Начнем с романтиков-интуитивистов из бывшего ОСТ. Здесь наиболее характерной фигурой является Тышлер. Трудно себе представить более законченное отрицание реальности мира. Для ухода от этой реальности художником выработан определенный, застывший, не развивающийся, а только мелко варьирующийся, стандарт. В основе этого стандарта прежде всего лежит абсолютная монохромность: основной тон картин Тышлера — нежный, зеленовато-голубой. Вводимые им в свои полотна другие краски (обязательно бледных тонов) поглощаются этой основной. Так, уже начиная с красочной тональности, Тышлер вытравляет многообразие явлений, богатство красочных впечатлений, замыкая их в круг какой-то призрачной, туманной иллюзорности. Это не богатство красок, приведенное в мастерское единство, а субъективистски условная красочная схема.

Такая же схематичность имеет место и по линии композиции большинства его картин, по линии разработки места действия. Обычно это беспредельный луг или просто зеленоватая земля (уточнить трудно). Этот расплывчатый пантеистический момент иногда «осовременивается» и тогда на отдаленном горизонте появляется нечто вроде города-миража в том же тональном разрешении. Этот город-мираж (даже отдаленно не напоминающий в своих очертаниях наш город), опять таки не только совершенно условен, но и единообразен, унифицирован.

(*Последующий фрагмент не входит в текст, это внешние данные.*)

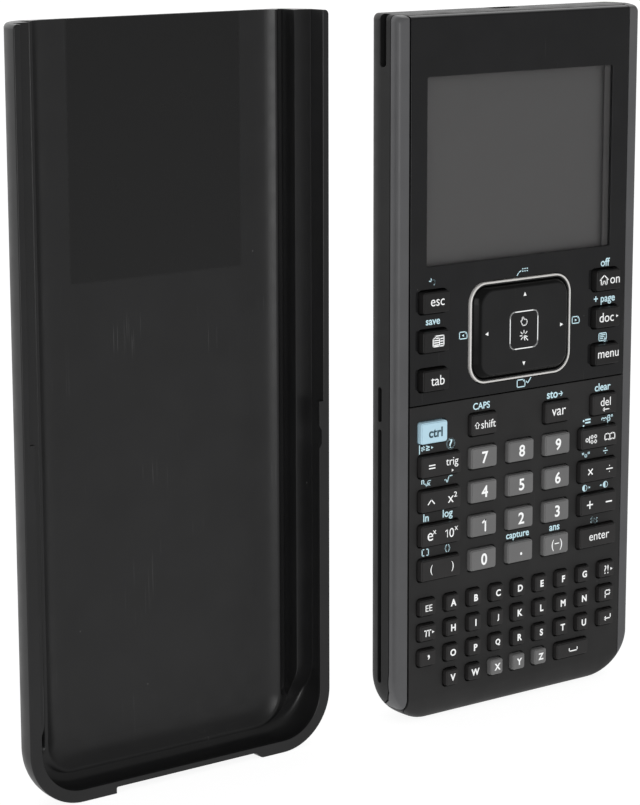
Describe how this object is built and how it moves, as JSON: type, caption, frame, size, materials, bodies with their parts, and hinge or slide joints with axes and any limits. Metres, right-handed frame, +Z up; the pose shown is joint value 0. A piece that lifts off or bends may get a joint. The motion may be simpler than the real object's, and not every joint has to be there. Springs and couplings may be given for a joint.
{
  "type": "graphing calculator",
  "caption": "Slim handheld graphing calculator with a wide display, touchpad and full keypad, standing beside its open trough-shaped slide cover.",
  "frame": {"origin": "centre of the whole object's base, on the surface that the calculator and its cover stand on", "axes": "+Z up along the calculator's length, towards the display end; +Y from the keys towards the back; +X to the right as seen from the keys"},
  "size_m": [0.1994, 0.0176, 0.1939],
  "materials": {
    "housing_plastic": "fine moulded texture, charcoal",
    "grip_plastic": "satin dark grey paint",
    "gloss_face": "polished near-black",
    "keypad_face": "smooth matt charcoal",
    "window": "clear hard-coated lens",
    "display": "unlit grey display",
    "circuit_board": "green solder resist",
    "silicone": "translucent white silicone",
    "silver_trim": "satin silver plating",
    "touchpad_plastic": "polished black",
    "black_key": "semi-gloss black with white legends",
    "dark_key": "satin charcoal with white legends",
    "number_key": "satin mid grey with white legends",
    "ctrl_key": "pale blue with grey legend",
    "battery_wrap": "shrink-wrapped cell pack",
    "socket_metal": "tinned steel",
    "connector_plastic": "black moulding",
    "screw_steel": "zinc plated",
    "reset_plastic": "light grey moulding",
    "cover_plastic": "smooth dark grey with fine scratches"
  },
  "bodies": {
    "calculator": {"rear_housing": "housing_plastic", "left_side_grip": "grip_plastic", "right_side_grip": "grip_plastic", "upper_faceplate": "gloss_face", "keypad_faceplate": "keypad_face", "display_window": "window", "lcd_module": "display", "main_board": "circuit_board", "keypad_membrane": "silicone", "touchpad_trim": "silver_trim", "battery_pack": "battery_wrap", "battery_door": "housing_plastic", "usb_socket": "socket_metal", "dock_connector": "connector_plastic", "door_screw_lower": "screw_steel", "door_screw_upper": "screw_steel"},
    "touchpad": {"touchpad": "touchpad_plastic"},
    "reset_button": {"reset_button": "reset_plastic"},
    "slide_cover": {"slide_cover": "cover_plastic"},
    "key_esc": {"key_esc": "black_key"},
    "key_scratchpad": {"key_scratchpad": "black_key"},
    "key_tab": {"key_tab": "black_key"},
    "key_home": {"key_home": "black_key"},
    "key_doc": {"key_doc": "black_key"},
    "key_menu": {"key_menu": "black_key"},
    "key_shift": {"key_shift": "dark_key"},
    "key_var": {"key_var": "dark_key"},
    "key_del": {"key_del": "dark_key"},
    "key_ctrl": {"key_ctrl": "ctrl_key"},
    "key_enter": {"key_enter": "dark_key"},
    "key_7": {"key_7": "number_key"},
    "key_8": {"key_8": "number_key"},
    "key_9": {"key_9": "number_key"},
    "key_4": {"key_4": "number_key"},
    "key_5": {"key_5": "number_key"},
    "key_6": {"key_6": "number_key"},
    "key_1": {"key_1": "number_key"},
    "key_2": {"key_2": "number_key"},
    "key_3": {"key_3": "number_key"},
    "key_0": {"key_0": "number_key"},
    "key_point": {"key_point": "number_key"},
    "key_negative": {"key_negative": "number_key"},
    "key_ee": {"key_ee": "dark_key"},
    "key_pi": {"key_pi": "dark_key"},
    "key_comma": {"key_comma": "dark_key"},
    "key_punctuation": {"key_punctuation": "dark_key"},
    "key_flag": {"key_flag": "dark_key"},
    "key_return": {"key_return": "dark_key"},
    "key_space": {"key_space": "dark_key"},
    "letters_a_to_g": {"letters_a_to_g": "dark_key"},
    "letters_h_to_n": {"letters_h_to_n": "dark_key"},
    "letters_o_to_u": {"letters_o_to_u": "dark_key"},
    "letters_v_to_z": {"letters_v_to_z": "dark_key"},
    "key_equals_trig": {"key_equals_trig": "dark_key"},
    "key_power_square": {"key_power_square": "dark_key"},
    "key_exponentials": {"key_exponentials": "dark_key"},
    "key_brackets": {"key_brackets": "dark_key"},
    "key_template_catalog": {"key_template_catalog": "dark_key"},
    "key_times_divide": {"key_times_divide": "dark_key"},
    "key_plus_minus": {"key_plus_minus": "dark_key"}
  },
  "joints": [
    {"name": "cover_lift", "type": "slide", "parent": "calculator", "child": "slide_cover", "axis": [0, 0, 1], "range_m": [0, 0.2]},
    {"name": "touchpad_press", "type": "slide", "parent": "calculator", "child": "touchpad", "axis": [0, 1, 0], "range_m": [0, 0.0005], "stiffness_N_per_m": 1500},
    {"name": "reset_press", "type": "slide", "parent": "calculator", "child": "reset_button", "axis": [0, -1, 0], "range_m": [0, 0.0006], "stiffness_N_per_m": 600},
    {"name": "key_equals_trig_rock", "type": "hinge", "parent": "calculator", "child": "key_equals_trig", "pos_m": [0.02777, -0.0043, 0.0715], "axis": [0, 0, 1], "range_deg": [-3.5, 3.5], "stiffness_Nm_per_rad": 0.07},
    {"name": "key_power_square_rock", "type": "hinge", "parent": "calculator", "child": "key_power_square", "pos_m": [0.02777, -0.0043, 0.06197], "axis": [0, 0, 1], "range_deg": [-3.5, 3.5], "stiffness_Nm_per_rad": 0.07},
    {"name": "key_exponentials_rock", "type": "hinge", "parent": "calculator", "child": "key_exponentials", "pos_m": [0.02777, -0.0043, 0.05244], "axis": [0, 0, 1], "range_deg": [-3.5, 3.5], "stiffness_Nm_per_rad": 0.07},
    {"name": "key_brackets_rock", "type": "hinge", "parent": "calculator", "child": "key_brackets", "pos_m": [0.02777, -0.0043, 0.04291], "axis": [0, 0, 1], "range_deg": [-3.5, 3.5], "stiffness_Nm_per_rad": 0.07},
    {"name": "key_template_catalog_rock", "type": "hinge", "parent": "calculator", "child": "key_template_catalog", "pos_m": [0.08557, -0.0043, 0.0715], "axis": [0, 0, 1], "range_deg": [-3.5, 3.5], "stiffness_Nm_per_rad": 0.07},
    {"name": "key_times_divide_rock", "type": "hinge", "parent": "calculator", "child": "key_times_divide", "pos_m": [0.08557, -0.0043, 0.06197], "axis": [0, 0, 1], "range_deg": [-3.5, 3.5], "stiffness_Nm_per_rad": 0.07},
    {"name": "key_plus_minus_rock", "type": "hinge", "parent": "calculator", "child": "key_plus_minus", "pos_m": [0.08557, -0.0043, 0.05244], "axis": [0, 0, 1], "range_deg": [-3.5, 3.5], "stiffness_Nm_per_rad": 0.07},
    {"name": "letters_a_to_g_press", "type": "slide", "parent": "calculator", "child": "letters_a_to_g", "axis": [0, 1, 0], "range_m": [0, 0.0008], "stiffness_N_per_m": 600},
    {"name": "letters_h_to_n_press", "type": "slide", "parent": "calculator", "child": "letters_h_to_n", "axis": [0, 1, 0], "range_m": [0, 0.0008], "stiffness_N_per_m": 600},
    {"name": "letters_o_to_u_press", "type": "slide", "parent": "calculator", "child": "letters_o_to_u", "axis": [0, 1, 0], "range_m": [0, 0.0008], "stiffness_N_per_m": 600},
    {"name": "letters_v_to_z_press", "type": "slide", "parent": "calculator", "child": "letters_v_to_z", "axis": [0, 1, 0], "range_m": [0, 0.0008], "stiffness_N_per_m": 600},
    {"name": "key_esc_press", "type": "slide", "parent": "calculator", "child": "key_esc", "axis": [0, 1, 0], "range_m": [0, 0.0009], "stiffness_N_per_m": 600},
    {"name": "key_scratchpad_press", "type": "slide", "parent": "calculator", "child": "key_scratchpad", "axis": [0, 1, 0], "range_m": [0, 0.0009], "stiffness_N_per_m": 600},
    {"name": "key_tab_press", "type": "slide", "parent": "calculator", "child": "key_tab", "axis": [0, 1, 0], "range_m": [0, 0.0009], "stiffness_N_per_m": 600},
    {"name": "key_home_press", "type": "slide", "parent": "calculator", "child": "key_home", "axis": [0, 1, 0], "range_m": [0, 0.0009], "stiffness_N_per_m": 600},
    {"name": "key_doc_press", "type": "slide", "parent": "calculator", "child": "key_doc", "axis": [0, 1, 0], "range_m": [0, 0.0009], "stiffness_N_per_m": 600},
    {"name": "key_menu_press", "type": "slide", "parent": "calculator", "child": "key_menu", "axis": [0, 1, 0], "range_m": [0, 0.0009], "stiffness_N_per_m": 600},
    {"name": "key_shift_press", "type": "slide", "parent": "calculator", "child": "key_shift", "axis": [0, 1, 0], "range_m": [0, 0.0009], "stiffness_N_per_m": 600},
    {"name": "key_var_press", "type": "slide", "parent": "calculator", "child": "key_var", "axis": [0, 1, 0], "range_m": [0, 0.0009], "stiffness_N_per_m": 600},
    {"name": "key_del_press", "type": "slide", "parent": "calculator", "child": "key_del", "axis": [0, 1, 0], "range_m": [0, 0.0009], "stiffness_N_per_m": 600},
    {"name": "key_ctrl_press", "type": "slide", "parent": "calculator", "child": "key_ctrl", "axis": [0, 1, 0], "range_m": [0, 0.0009], "stiffness_N_per_m": 600},
    {"name": "key_enter_press", "type": "slide", "parent": "calculator", "child": "key_enter", "axis": [0, 1, 0], "range_m": [0, 0.0009], "stiffness_N_per_m": 600},
    {"name": "key_7_press", "type": "slide", "parent": "calculator", "child": "key_7", "axis": [0, 1, 0], "range_m": [0, 0.0009], "stiffness_N_per_m": 600},
    {"name": "key_8_press", "type": "slide", "parent": "calculator", "child": "key_8", "axis": [0, 1, 0], "range_m": [0, 0.0009], "stiffness_N_per_m": 600},
    {"name": "key_9_press", "type": "slide", "parent": "calculator", "child": "key_9", "axis": [0, 1, 0], "range_m": [0, 0.0009], "stiffness_N_per_m": 600},
    {"name": "key_4_press", "type": "slide", "parent": "calculator", "child": "key_4", "axis": [0, 1, 0], "range_m": [0, 0.0009], "stiffness_N_per_m": 600},
    {"name": "key_5_press", "type": "slide", "parent": "calculator", "child": "key_5", "axis": [0, 1, 0], "range_m": [0, 0.0009], "stiffness_N_per_m": 600},
    {"name": "key_6_press", "type": "slide", "parent": "calculator", "child": "key_6", "axis": [0, 1, 0], "range_m": [0, 0.0009], "stiffness_N_per_m": 600},
    {"name": "key_1_press", "type": "slide", "parent": "calculator", "child": "key_1", "axis": [0, 1, 0], "range_m": [0, 0.0009], "stiffness_N_per_m": 600},
    {"name": "key_2_press", "type": "slide", "parent": "calculator", "child": "key_2", "axis": [0, 1, 0], "range_m": [0, 0.0009], "stiffness_N_per_m": 600},
    {"name": "key_3_press", "type": "slide", "parent": "calculator", "child": "key_3", "axis": [0, 1, 0], "range_m": [0, 0.0009], "stiffness_N_per_m": 600},
    {"name": "key_0_press", "type": "slide", "parent": "calculator", "child": "key_0", "axis": [0, 1, 0], "range_m": [0, 0.0009], "stiffness_N_per_m": 600},
    {"name": "key_point_press", "type": "slide", "parent": "calculator", "child": "key_point", "axis": [0, 1, 0], "range_m": [0, 0.0009], "stiffness_N_per_m": 600},
    {"name": "key_negative_press", "type": "slide", "parent": "calculator", "child": "key_negative", "axis": [0, 1, 0], "range_m": [0, 0.0009], "stiffness_N_per_m": 600},
    {"name": "key_ee_press", "type": "slide", "parent": "calculator", "child": "key_ee", "axis": [0, 1, 0], "range_m": [0, 0.0008], "stiffness_N_per_m": 600},
    {"name": "key_pi_press", "type": "slide", "parent": "calculator", "child": "key_pi", "axis": [0, 1, 0], "range_m": [0, 0.0008], "stiffness_N_per_m": 600},
    {"name": "key_comma_press", "type": "slide", "parent": "calculator", "child": "key_comma", "axis": [0, 1, 0], "range_m": [0, 0.0008], "stiffness_N_per_m": 600},
    {"name": "key_punctuation_press", "type": "slide", "parent": "calculator", "child": "key_punctuation", "axis": [0, 1, 0], "range_m": [0, 0.0008], "stiffness_N_per_m": 600},
    {"name": "key_flag_press", "type": "slide", "parent": "calculator", "child": "key_flag", "axis": [0, 1, 0], "range_m": [0, 0.0008], "stiffness_N_per_m": 600},
    {"name": "key_return_press", "type": "slide", "parent": "calculator", "child": "key_return", "axis": [0, 1, 0], "range_m": [0, 0.0008], "stiffness_N_per_m": 600},
    {"name": "key_space_press", "type": "slide", "parent": "calculator", "child": "key_space", "axis": [0, 1, 0], "range_m": [0, 0.0008], "stiffness_N_per_m": 600}
  ]
}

Таким образом и красочной гаммой и разработкой своих композиций Тышлер отказывается от изображения и раскрытия вещи (что тратить время на непознаваемое!) и создает единую на все случаи жизни систему символов-знаков, подменяющих реальность вещи сверхинтуитивным чувствованием, только ему, Тышлеру, свойственным. Так подготовляется иллюзорный, фантастико-романтический мир для выражения чувств «персонажей» его картин.

Что же представляет его картина после включения в нее персонажей, людей? Возьмем три его полотна под условными названиями (Тышлер затрудняется называть свои картины, так как это ведь только чувствования, «песни без слов»): «Мать», «Махно» и «Ждут». Я умышленно беру эти три картины, так как их сюжетное наполнение при нормальном образном мышлении дает право отнести их (в названном порядке) к лирике, истории и быту.

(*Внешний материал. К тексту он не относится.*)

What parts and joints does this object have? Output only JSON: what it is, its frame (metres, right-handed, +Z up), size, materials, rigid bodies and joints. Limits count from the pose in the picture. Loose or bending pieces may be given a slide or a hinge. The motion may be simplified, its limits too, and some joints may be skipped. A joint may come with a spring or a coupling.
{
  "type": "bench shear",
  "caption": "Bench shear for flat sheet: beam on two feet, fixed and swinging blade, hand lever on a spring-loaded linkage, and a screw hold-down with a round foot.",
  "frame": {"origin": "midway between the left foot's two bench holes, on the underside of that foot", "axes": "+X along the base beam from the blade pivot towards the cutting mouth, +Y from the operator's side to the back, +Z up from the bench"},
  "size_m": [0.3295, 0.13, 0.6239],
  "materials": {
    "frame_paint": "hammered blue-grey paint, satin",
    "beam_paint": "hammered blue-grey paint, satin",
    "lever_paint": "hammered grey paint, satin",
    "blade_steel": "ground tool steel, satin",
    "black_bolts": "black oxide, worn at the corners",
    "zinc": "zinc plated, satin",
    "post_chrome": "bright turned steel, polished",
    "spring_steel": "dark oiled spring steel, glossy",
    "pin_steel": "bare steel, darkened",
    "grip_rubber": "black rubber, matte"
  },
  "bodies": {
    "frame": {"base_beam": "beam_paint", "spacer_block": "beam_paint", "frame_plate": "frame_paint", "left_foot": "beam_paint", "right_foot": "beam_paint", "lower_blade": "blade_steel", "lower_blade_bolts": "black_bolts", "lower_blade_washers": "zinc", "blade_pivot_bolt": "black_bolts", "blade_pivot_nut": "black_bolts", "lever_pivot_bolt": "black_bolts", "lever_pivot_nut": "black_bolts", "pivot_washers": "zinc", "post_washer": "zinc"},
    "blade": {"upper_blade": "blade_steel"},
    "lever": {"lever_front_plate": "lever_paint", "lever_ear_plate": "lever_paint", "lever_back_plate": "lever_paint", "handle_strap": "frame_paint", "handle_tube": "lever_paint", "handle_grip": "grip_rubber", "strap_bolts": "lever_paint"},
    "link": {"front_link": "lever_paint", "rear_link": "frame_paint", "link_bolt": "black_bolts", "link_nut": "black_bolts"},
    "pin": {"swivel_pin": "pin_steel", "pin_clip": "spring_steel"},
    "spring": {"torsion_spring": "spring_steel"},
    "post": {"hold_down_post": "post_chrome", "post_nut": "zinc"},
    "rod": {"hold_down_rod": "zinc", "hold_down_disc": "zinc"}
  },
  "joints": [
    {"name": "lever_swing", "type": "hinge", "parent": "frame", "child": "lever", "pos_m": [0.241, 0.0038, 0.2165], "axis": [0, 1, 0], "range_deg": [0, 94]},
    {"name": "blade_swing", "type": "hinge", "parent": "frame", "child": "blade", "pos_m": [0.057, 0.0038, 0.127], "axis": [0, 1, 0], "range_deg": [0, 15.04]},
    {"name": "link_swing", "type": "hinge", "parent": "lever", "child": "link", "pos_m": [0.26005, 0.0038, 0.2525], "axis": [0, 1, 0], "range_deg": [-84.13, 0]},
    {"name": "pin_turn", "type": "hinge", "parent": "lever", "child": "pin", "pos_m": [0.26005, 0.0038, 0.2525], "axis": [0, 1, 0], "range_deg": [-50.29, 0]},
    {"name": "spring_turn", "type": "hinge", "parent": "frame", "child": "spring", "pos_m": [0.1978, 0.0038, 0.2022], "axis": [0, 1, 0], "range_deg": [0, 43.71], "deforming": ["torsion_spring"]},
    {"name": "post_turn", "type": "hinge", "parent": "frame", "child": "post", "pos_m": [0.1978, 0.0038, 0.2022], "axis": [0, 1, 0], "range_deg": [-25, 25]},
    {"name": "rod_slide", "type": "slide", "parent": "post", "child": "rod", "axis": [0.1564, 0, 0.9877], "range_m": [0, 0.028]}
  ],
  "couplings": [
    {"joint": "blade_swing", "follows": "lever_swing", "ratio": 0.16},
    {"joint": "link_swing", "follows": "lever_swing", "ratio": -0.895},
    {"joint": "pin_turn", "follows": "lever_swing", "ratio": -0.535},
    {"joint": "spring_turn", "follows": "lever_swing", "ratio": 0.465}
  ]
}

«Мать». Пейзаж — описанный выше стандарт с миражом города на горизонте. На переднем плане фигура идущей женщины, на голове у которой две, поставленные одна на другую, люльки с младенцами. Очевидно, этот головоломный трюк призван выразить любовную осторожность материнства. В картине полное отсутствие какой бы то ни было социальной опосредствованности. Отрицание реальности заходит так далеко, что в этом произведении (как и во всех прочих) отсутствует и какая бы то ни была психологическая разработка. Только символ, знак, субъективистски выдуманный, намекает на общечеловеческий смысл сюжета (если вообще допустимо в данном случае говорить о «смысле» и о «сюжете»).

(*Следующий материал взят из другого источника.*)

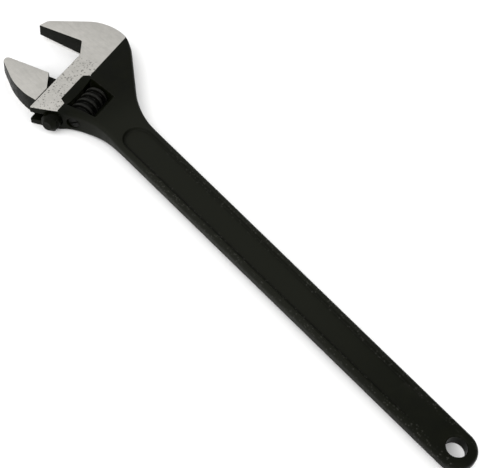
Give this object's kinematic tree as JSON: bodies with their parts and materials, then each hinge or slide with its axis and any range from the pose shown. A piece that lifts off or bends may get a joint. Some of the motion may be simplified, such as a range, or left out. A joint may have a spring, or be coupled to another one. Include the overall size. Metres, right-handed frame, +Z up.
{
  "type": "adjustable wrench",
  "caption": "Long adjustable wrench: one-piece body with fixed jaw and recessed handle, sliding jaw moved by a knurling worm on a screwed pin, hang hole at the end.",
  "frame": {"origin": "middle of the wrench's footprint, on the surface it lies on", "axes": "+X along the handle towards the hang hole, +Y towards the fixed jaw, +Z up through the thickness"},
  "size_m": [0.6134, 0.1354, 0.0234],
  "materials": {
    "forged_body": "black oxide forging, ground bright on the flat faces of the head",
    "jaw_steel": "ground flat faces, black oxide sides",
    "worm_steel": "black oxide, turned",
    "pin_steel": "black oxide, slotted end",
    "spring_steel": "oiled spring wire"
  },
  "bodies": {
    "wrench_body": {"body": "forged_body", "worm_pin": "pin_steel", "worm_spring": "spring_steel"},
    "movable_jaw": {"movable_jaw": "jaw_steel"},
    "worm": {"worm": "worm_steel"}
  },
  "joints": [
    {"name": "jaw_slide", "type": "slide", "parent": "wrench_body", "child": "movable_jaw", "axis": [0.3827, -0.9239, 0], "range_m": [-0.0566, 0.005]},
    {"name": "worm_spin", "type": "hinge", "parent": "wrench_body", "child": "worm", "pos_m": [-0.18551, -0.0163, 0.0117], "axis": [0.3827, -0.9239, 0], "range_deg": [-215, 2400]}
  ],
  "couplings": [
    {"joint": "worm_spin", "follows": "jaw_slide", "rad_per_m": -739.2}
  ]
}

«Махно». Стандартный пейзаж без города на горизонте. На переднем плане дерево, рядом с ним лошадь… в дамской шляпе. К дереву и к хвосту лошади привязан гамак, в котором спит Махно. Вокруг него несколько условно разрешенных человеческих фигур. Недоумевающий зритель выводит, вполне картиной оправданное, заключение о Махно, как о весьма «забавном самодуре». Конкретная озверелая контрреволюционная махновщина превращена презирающим реальность, действительность, формалистом — в импрессионистически поданный анекдот. Так формализм, сам того часто не чая, выхолащивает конкретное идейное содержание, возмутительно искажает нашу действительность, нашу историю.

«Ждут». Тот же стандарт. Параллельно нижней раме — нечто вроде деревенского плетня, около которого две взрослых фигуры и на котором — три детских. Смотрят вдаль. Чего ждут? Почему? Тщетные вопросы, ибо психология и сюжет «воспрещены». Некое ощущение ожидания «вообще». И как бы в насмешку над ограниченными умами, которые верят в какую бы то ни было реальность, кроме ощущения, с неба смотрит (и тоже ждет) луна… человеческим лицом. Если познать ничего нельзя, раз весь мир это какая-то абракадабра, то почему бы, собственно, и луне не обернуться мордой.

Полное игнорирование реальности сказывается и в портретных композициях Тышлера опять таки формалистским штампом: примитивизированная женская фигура с непомерно удлиненной шеей и противоестественно свернутой на сторону головой.

Творчество Тышлера силится перескочить через сегодняшнюю эпоху и раствориться в каком-то иллюзорном, пантеистическом будущем. Такой «скачок» реакционен. Те товарищи, которые, вне зависимости от полного пока бессилия Тышлера подойти к современной эпохе, объявляют его «талантливым», «мастером», забывают добавить, что эта талантливость выражает смятение крайнего субъективного идеализма, потерявшего перед лицом нашей действительности «связь времен».